DANE is used primarily in SMTP, or in non-interactive API services, with no hint of adoption in browsers. The extra cert is not a problem, just a few extra milliseconds, and only when resumption did not happen.
Please explain in GORY detail, what you mean by:
And in fact, Let's Encrypt will be making changes to prevent intermediate pinning with our next key ceremony.
Note that in DANE this "pinning" is by the server operator, not random clients. And the server operator is in control of both the chain deployment and publishing of the TLSA record and is capable of ensuring they match.
Potential sabotage of DANE-TA(2) by Let's Encrypt would be very much unappreciated. The recommended DANE-TA(2) records for Let's Encrypt are in fact key hashes of the intermediate CAs.
If you intend to DoS inbound email for a ~56 thousand domains, there'd have to be a compelling reason, and lots of warning.
We plan to begin issuing from intermediates unpredictably, so (for example) you wouldn't know if your cert is going to come from R3 or R4 until you have it in hand. Keep an eye out for more about this in the near future; this thread isn't the place to go into details.
Unless one can have multiple DANE-TA(2) records indicating multiple equally-trusted pinned CA pubkeys? It seems like that's what the table at the bottom of your post is indicating, as otherwise there would be no reason for anyone to have pinned R4 or E2 so far.
If Let's Encrypt really wants more agile issuer keys, you could publish in a suitable DNSSEC-signed domain (or under letsencrypt.opg after DNSSEC-signing letsencrypt.org) DANE-TA(2) records of as yet unexpired, active or soon to be deployed intermediate issuer CA keys.
_dane.le-signed.example. IN TLSA 2 1 1 <sha256(spki-CA-1)>
_dane.le-signed.example. IN TLSA 2 1 1 <sha256(spki-CA-2)>
Where unexpired means a CA for which at least some issued EE certificate has not yet expired. Then before introducing a new issuer, you could add it to the TLSA RRset in question at least a few TTLs before it mints any EE certs.
Users of Let's Encrypt could just add CNAMEs to their zones:
_25._tcp.mx1.domain.example. IN CNAME _le.domain.example.
_25._tcp.mx1.domain.example. IN CNAME _le.domain.example.
_le.domain.example. IN CNAME _dane.le-signed.example.
More operationally sophisticated users would instead periodically clone the records in question into their own zones, avoiding real-time dependency on LE's DNS.
Yes, my understanding is that it would be typical to have multiple keys listed.. Also typical for end-leaf-key-pinning, where you would want to have a key distributed and in DNS caches for some time before actually having the mail server start using it, so you would have both current and upcoming, for instance, both listed.
Gotcha, thank you. In that case yes, everything should work fine, as long as folks include all of the intermediates that we put into rotation.
I don't believe we currently intend to DNSSEC-sign letsencrypt.org, so it seems unlikely to me that we will be publishing our own DANE-TA(2) records for others to refer to, but that decision is outside my domain of expertise.

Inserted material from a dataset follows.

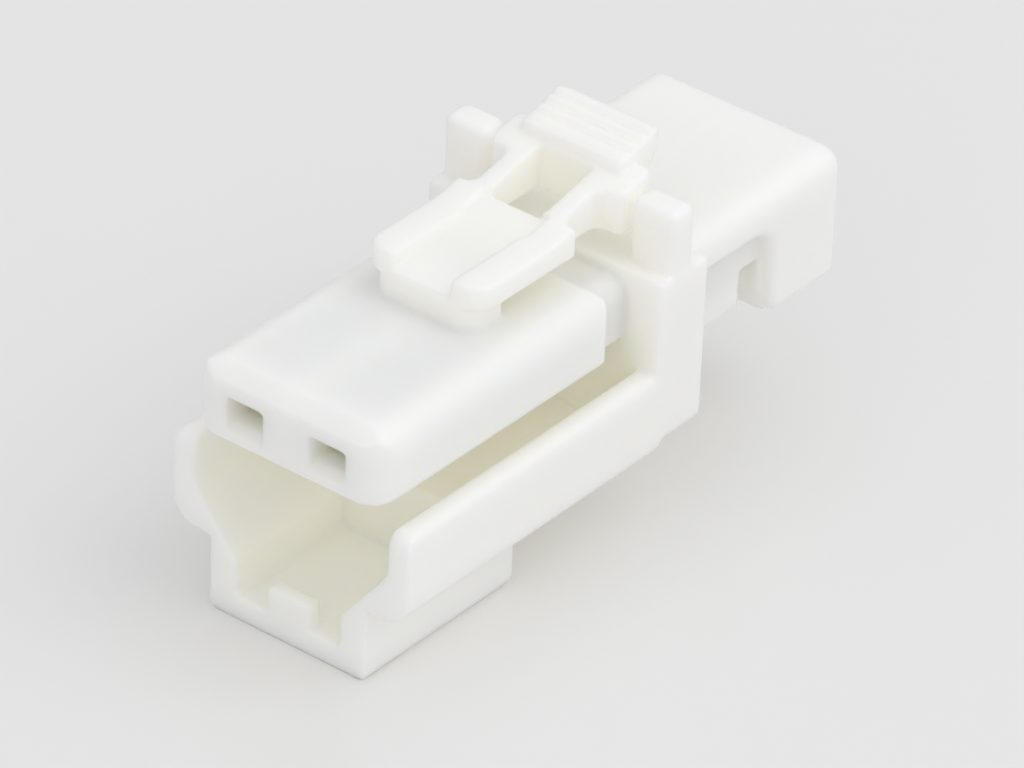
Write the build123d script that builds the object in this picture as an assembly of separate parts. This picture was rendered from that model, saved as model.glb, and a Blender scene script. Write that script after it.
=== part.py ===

Yes, definitely, the recommended TLSA RRSET for DANE-TA(2) with Let's Encrypt lists all four of R3/R4/E1/E2. Any one of which is then accepted as a valid issuer. So if all you're expecting to do is randomly pick among otherwise well known issuers, that's fine.

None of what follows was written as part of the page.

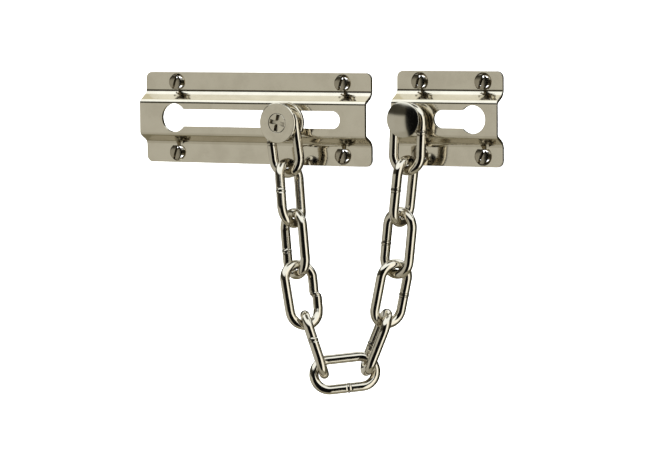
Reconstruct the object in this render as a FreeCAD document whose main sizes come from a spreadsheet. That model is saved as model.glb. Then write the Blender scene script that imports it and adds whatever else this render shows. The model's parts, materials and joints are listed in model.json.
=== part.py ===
"""Door chain guard: a slotted door plate, a sliding stud, eleven welded links and a frame plate.

The frame: +X along the slot towards the door frame, +Z up, -Y out of the wall. The origin is the
middle of the door plate's back face, so both plates lie against the plane Y = 0. Millimetres.
"""
import math
import os

import FreeCAD, Part
import Sketcher

V = FreeCAD.Vector

# name, value, what it is
DIMENSIONS = [
    ("sheet", 1.5, "thickness of both pressed plates"),
    ("plate_width", 42.0, "height of both plates on the wall"),
    ("rise", 7.4, "from the wall to the front of the raised channel"),
    ("crown_half", 7.9, "half width of the channel at its outer corners"),
    ("slope", 60.0, "angle of the channel's sides to the wall, degrees"),
    ("foot_bend", 3.2, "radius of the bends beside the flanges, on the front"),
    ("crown_bend", 2.4, "radius of the bends beside the raised face, on the front"),
    ("corner_round", 3.0, "radius of the plates' corners"),
    ("door_length", 120.2, "length of the door plate"),
    ("door_key_x", -41.2, "centre of the round end of the door plate's keyhole"),
    ("door_key_radius", 6.6, "its radius"),
    ("door_slot_end", 43.3, "centre of the slot's closed end"),
    ("slot_half", 3.95, "half width of both slots"),
    ("frame_length", 52.2, "length of the frame plate"),
    ("frame_x", 99.45, "middle of the frame plate"),
    ("frame_z", 1.2, "how much higher the frame plate is fixed"),
    ("park_x", 14.25, "round end of the parking keyhole, from the plate's middle"),
    ("park_radius", 6.23, "its radius"),
    ("park_slot_end", -0.95, "centre of its slot's closed end, from the plate's middle"),
    ("park_flare", 2.0, "rounding where its slot opens out"),
    ("screw_row", 16.3, "height of the screw rows above and below the middle"),
    ("door_screw_left", -43.0, "left screws of the door plate"),
    ("door_screw_right", 45.5, "right screws of the door plate"),
    ("frame_screw_left", -14.7, "left screws of the frame plate, from its middle"),
    ("frame_screw_right", 16.6, "right screws of the frame plate, from its middle"),
    ("screw_hole", 4.3, "clearance hole for a screw"),
    ("sink_width", 8.2, "countersink at the face"),
    ("screw_head", 6.7, "screw head across"),
    ("head_dome", 0.35, "height of the screw head's dome"),
    ("screw_proud", 1.8, "how far the screws stand out, not yet driven home"),
    ("shank", 3.5, "screw shank across"),
    ("thread_root", 2.5, "screw thread across its root"),
    ("thread_pitch", 1.6, "screw thread pitch"),
    ("screw_length", 20.0, "screw length below its head's rim"),
    ("driver_slot", 1.1, "width of the screwdriver slot"),
    ("driver_depth", 1.9, "its depth from the top of the head"),
    ("stud_x", 20.0, "sliding stud at rest, along the slot"),
    ("stud_z", -1.25, "the stud rests low in the slot"),
    ("neck", 5.2, "the stud's neck across"),
    ("play", 0.25, "running clearance of the sliding stud"),
    ("keeper", 11.2, "the stud's flange inside the channel, across"),
    ("keeper_thick", 1.6, "its thickness"),
    ("disc", 18.4, "the stud's cap and collar across"),
    ("collar_thick", 2.0, "collar thickness"),
    ("cap_thick", 2.1, "cap thickness"),
    ("disc_edge", 0.35, "broken edge of the collar and the cap"),
    ("groove", 4.9, "room for the link between collar and cap"),
    ("bolt", 3.5, "machine screw that holds the cap, across"),
    ("bolt_head", 8.6, "its head across"),
    ("bolt_head_thick", 1.5, "its head's thickness"),
    ("bolt_gap", 0.1, "gap round its head in the cap"),
    ("wing_reach", 3.8, "cross recess in its head, from the middle to a wing's end"),
    ("wing_width", 2.0, "width of the recess's wings at the face"),
    ("wing_deep", 1.3, "depth of the recess"),
    ("bolt_length", 11.0, "its length"),
    ("rivet_x", -14.7, "rivet, from the frame plate's middle"),
    ("rivet_neck", 4.2, "rivet neck across"),
    ("rivet_head", 15.9, "rivet head across"),
    ("rivet_rim", 1.2, "thickness of the rivet head's rim"),
    ("rivet_dome", 1.6, "height of its dome above the rim"),
    ("rivet_under", 9.0, "from the raised face to the underside of the head"),
    ("rivet_tail", 7.6, "peened tail across"),
    ("rivet_tail_thick", 1.2, "thickness of the peened tail"),
    ("wire", 4.4, "link wire across"),
    ("link_inside", 23.5, "clear length inside a link"),
    ("link_across", 13.5, "between the centre lines of a link's legs"),
    ("weld_ring", 0.22, "how far the weld stands out of the wire"),
]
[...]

Though some attempt to reach the users who publish just one of them would be useful. For example, a post by LE to dane-users, exim-users and postfix-users, and any other fora that may be appropriate, in addition of course to this fine forum, which reaches some of the users.
As you can see the majority of the users publishing R4/E1/E2 also publish R3, otherwise the numbers would not add up. If we count just the underlying MX hosts, and not served domains, and look at the number of issuer CAs pinned (subset of R3/R3/E1/E2) the counts are:
So, while the majority of domains are using the MX hosts with all 4 CAs pinned (the 340 well managed MX hosts), a majority of MX hosts (hobbyist vanity domains) are pinning just one of the issuers.

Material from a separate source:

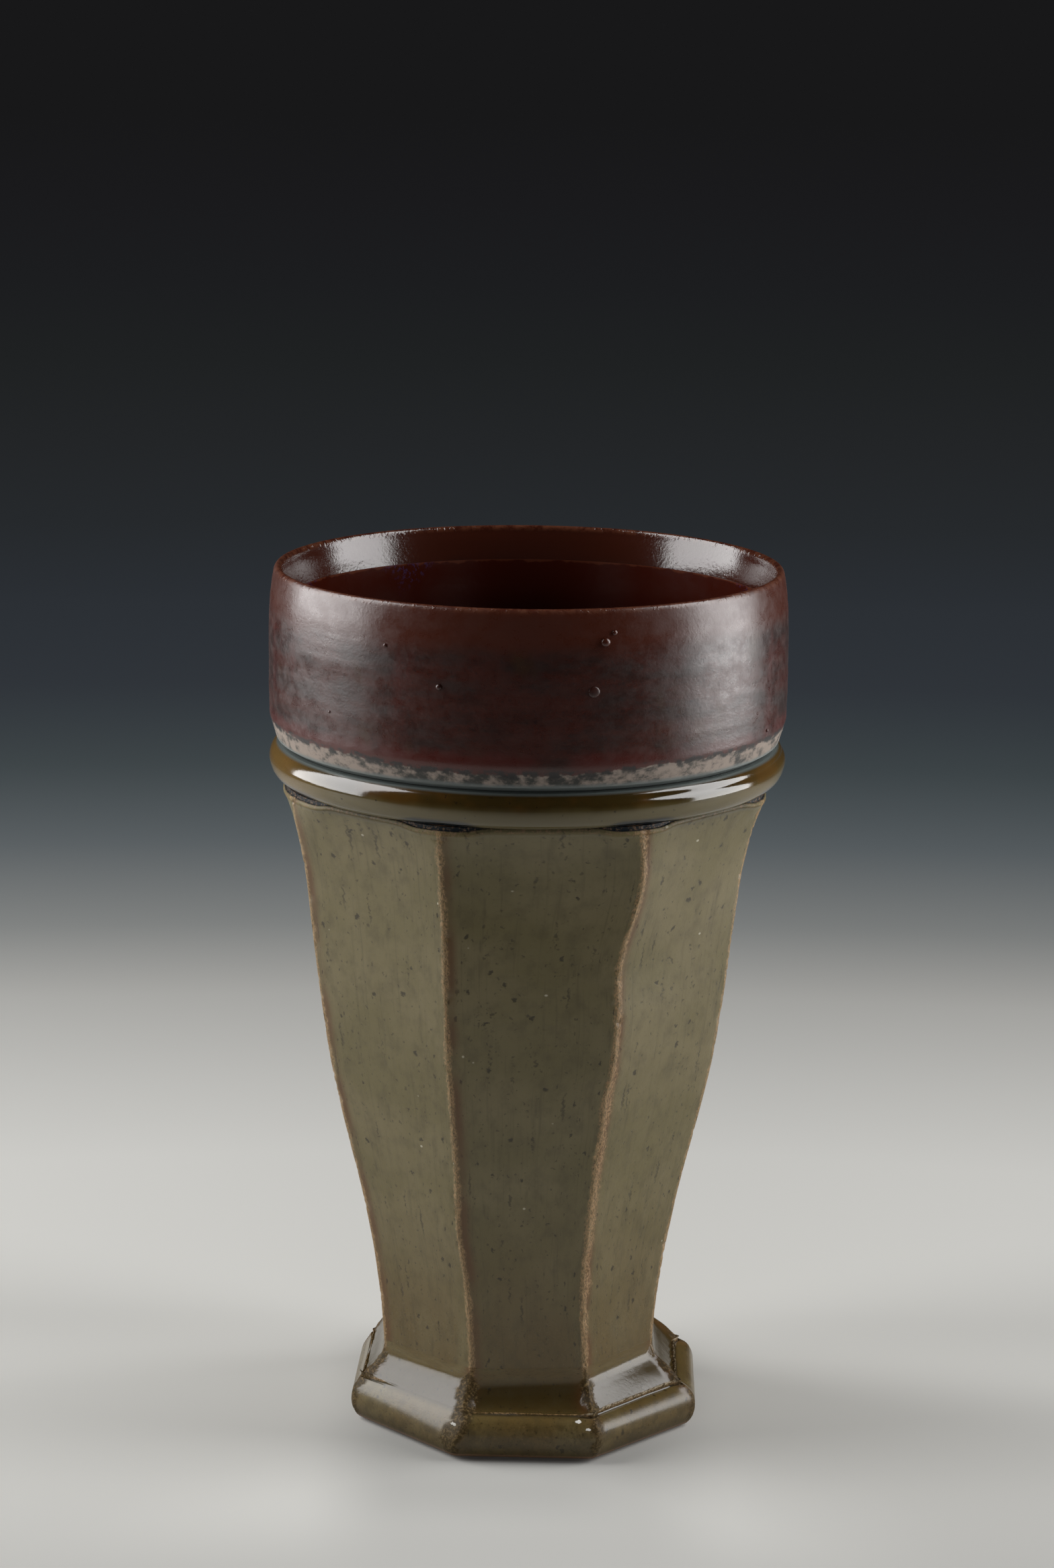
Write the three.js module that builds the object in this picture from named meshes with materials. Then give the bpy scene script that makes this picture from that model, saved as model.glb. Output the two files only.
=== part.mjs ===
// A stoneware cup: a thrown tumbler cut to eight sides, with a rolled foot flange, a turned bead
// and a round collar, glazed all over but for the ring that it stands on.
// Millimetres, +Z up. The origin is on the table, under the axis that the cup was thrown on.
import * as THREE from "three";
import { mergeVertices } from "three/addons/utils/BufferGeometryUtils.js";

// Foot. A reach is measured over the glaze, from the axis to the middle of a flat side.
const flangeReach = 28.9;
const flangeRoll = 2.5; // how far the rolled edge bulges, centre to crest
const contactInset = 2.3; // crest of the rolled edge in to the line that it stands on
const ledgeHeight = 7.3; // top of the rolled edge
const coveInset = 2.7; // crest of the rolled edge in to the outer end of the cove
const coveStep = 0.3; // the cut edge of the cove stands this much above the roll
const ringWidth = 8.1; // bare ring that the cup stands on
const recessDepth = 2.2;
const recessChamfer = 0.8;
const bareMargin = 1; // bare clay between the table and the glaze

// Eight-sided wall, from its waist to the crevice under the bead.
const waistHeight = 14;
const waistInset = 6.5; // crest of the rolled edge in to the waist
const wallRise = 95.3;
const thrownRadius = 41.2; // round form that the facets were cut from
const facetDepth = 2.1; // how far the facets cut into it at the top
// The outline passes through points at these shares of its rise and of its flare.
const wallShares = [
  [0, 0],
  [0.147, 0.081],
  [0.399, 0.377],
  [0.651, 0.638],
  [0.881, 0.79],
  [1, 1],
];

// Bead and the groove above it, each measured from the round form.
const creviceDepth = 1.2;
const beadStand = 1.25; // round form out to the crest of the bead
const beadCrestRise = 3.4; // crevice to crest
const beadShoulderRise = 2.2; // crest to the edge of the groove
const beadShoulderInset = 1.65;
const grooveRise = 0.4; // edge of the bead to the root of the groove
const grooveDepth = 1.3;

// Collar and lip. An inset is measured from the collar's straight side.
const collarStand = 1.3; // round form out to the straight side
const collarLipRise = 28.7; // root of the groove to the crest of the lip
const chamferRise = 0.9; // root of the groove to the foot of the chamfer
const chamferInset = 1.3;
const chamferHeight = 2.9;
const collarEdgeInset = 0.3;
const collarEdgeRise = 0.9; // top of the chamfer to the straight side
const lipRound = 3.6; // height of the rounded outer edge of the lip
const lipCrestInset = 1.3;
const lipInnerDrop = 1.4;
const lipInnerInset = 2.5;
const rimBandDrop = 5.7; // crest of the lip to the line where the rim coat ends inside
const rimBandInset = 3.5;

// Inside.
const wallThickness = 4.6; // from a flat side through to the inside, glaze included
const collarThickness = 4.7; // the same at the middle of the collar
const collarThickHeight = 10; // root of the groove to where that is measured
const grooveThickness = 4;
const floorHeight = 9.5;
const floorRound = 6;

// Coats, seams and the hand-cut sides.
const glazeThickness = 0.5;
const bondGap = 0.3; // between a coat and its clay
const slipGap = 0.3; // round a tongue, in its gallery
const tongueHeight = 2;
const facetDirections = [3.5, 47, 90, 134.5, 179.5, 225, 270, 319.5]; // degrees from the front
const flangeTurn = -1.5; // the flange was cut regular, turned this much against the front
const facetShift = -0.4; // how far off the axis, in X, each set of sides was cut
const flangeShift = 0.8;

// Fineness of the mesh.
const stepsPerSide = 5;
const wallSteps = 15;
const insideSteps = 9;
const rollSteps = 5;
const coveSteps = 4;
const beadSteps = 3;
const lipSteps = 3;
const leastMitre = 0.5; // keeps a sharp corner of a moved outline from running far out

const sides = facetDirections.length;
const fullTurn = 360;
const flangeDirections = facetDirections.map((_, side) => flangeTurn + (side * fullTurn) / sides);
const coat = glazeThickness + bondGap; // glazed face to clay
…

Note that the domain where the official TLSA records are published need not be letsencrypt.org, it could be some related domain letsencrypt-issuer-cas.org, or whatever... It "just" needs to be well operated, to ensure many "9"s of uptime.
Alternatively, it could be available only as a source from which to regularly clone the recommended TLSA RRs. They could for example be in the form of TXT records instead.
letsencrypt-issuer-cas.org. IN TXT "2 1 1 <hash1>"
letsencrypt-issuer-cas.org. IN TXT "2 1 1 <hash2>"
Which would make them unsuitable as live CNAME targets, but easy to consume as a configuration source.
The trust anchor you should bear in mind is the matching DANE TLSA record, not the certificate. Just like in RFC5280, the trust anchor is a root public key, not any self-signed certificate with that key. The language in RFC6698 is overloaded, the matching certificate is also called a trust anchor, but that's just a convenience.
Similarly, in DNSSEC the root zone KSK trust anchor is external to DNS. It is part of the resolver configuration. The actual KSK record in the root zone DNSKEY RRSET is data to be verified, not the trust anchor.
But, since folks are used to thinking of CA certificates (rather than bare keys) as trust anchors, RFC6698 plays along identifying the trust anchor with the corresponding certificate object.
I sent a note to the above lists about the planned-for randomisation of the issuer CA choice. But I still think that a reminder from LE closer the actual change date would be helpful. Some operators will still only find out the news too late, after they encounter an outage, but we can at least try to contact the rest.
I do have a list of the affected domains, I don't know whether LE would be interested and willing to send email notices to the contacts of the registered ACME accounts. You have the advantage of having an actual relationship with these domains, while the DANE survey is a third-party observer, and WHOIS is increasingly unhelpful of late...
The hash (with matching types 1 or 2, rather than 0), is a compact representation of a trust anchor, you match it against the presented information and the matched object becomes the root node of the verified chain, with the digest as the "anchor".
This would be analogous to using a DS RRset as your trust anchor in a DNSSEC validator, rather than the list of the corresponding KSKs.
In the case of DANE 3 1 1 with RFC7250 public keys for a "chain", the trust anchor is simply a digest of the expected key, which is the only element of the "certificate chain". That key (Ed25519), could be shorter than its digest (SHA512), but that's neither here nor there.
Is there a point to this digression? I rather suspect not, and will indulge it no more, barring some evidence that this is heading in a productive direction.
The only point is helping me understand how this works. I assumed I knew, I was wrong, but then I checked my setup and I probably did set it up while understanding it a bit more, as I have all four intermediates in 2 1 1.